Thats the point - i called it ressources but i was referring to them as in the context of streams. Reading a complete file at once or with a stream still requires to read the full file from a hard disc. Here file_get_contents() might bring an improvement as it already knows that you wanna have the complete file and therefore can optimize it (As described in its documentation). Anyway the performance difference between reading the complete file first in memory stream or reading it as a stream was just 6ms and not the real factor why the algorithm took 1200ms in the beginning. What was the problem with the substr i used in order to "consume" the string? They make a complete copy of the leftover string. For example you have 1000 characters and take out 1 character a time. This will result into (1000*(1000+1) )/2 = 500.000 bytes copied around. The goal of tha article is to promote streams and show on what factor the performance can impact. Streams aren't used a lot (compared to just take the string and work on that data) and PHP Developers tend to use what they are more confortable with.

Adrian says:

"The lessons learn are that whenever you have to work with huge binary data or even text: do not use PHP string functions! " Not sure if this is what you actually mean.
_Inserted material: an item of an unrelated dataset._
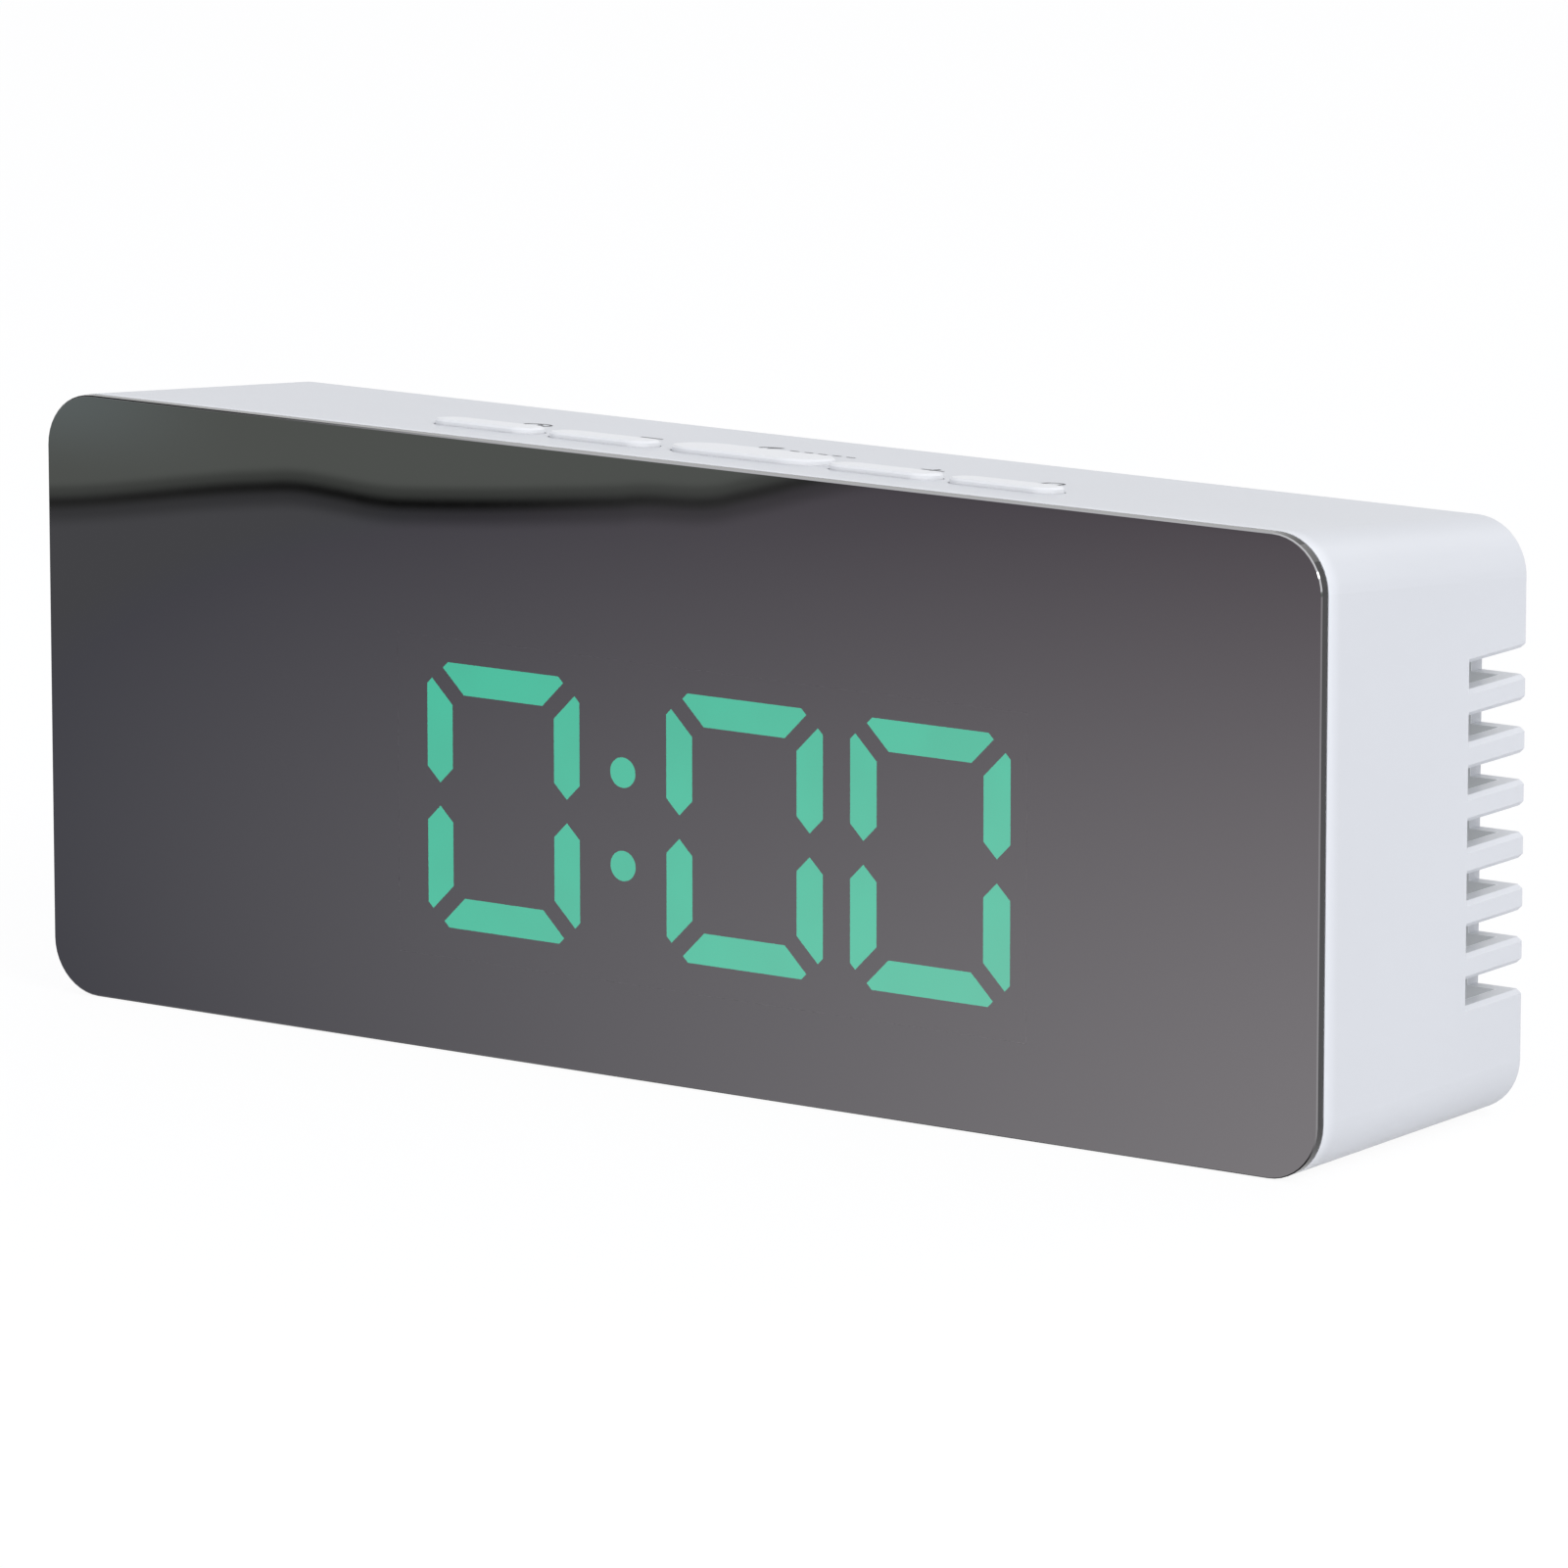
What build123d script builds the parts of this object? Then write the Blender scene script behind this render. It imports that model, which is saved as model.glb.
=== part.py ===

If I understood what you wrote before, you changed your code from reading the whole file at once using file_get_contents() to a stream using fread(), correct? In that case lessons learned are: If you work with big files, use streams instead of reading/writing the whole file at once. Maybe I misunderstood your problem. Especially useful are streams when combined with PHPs stream wrappers like compression/decompression, encrypting/decrypting... see http://www.php.net/manual/en/wrappers.php for a complete list. You could also think about writing your own stream wrapper for your data format.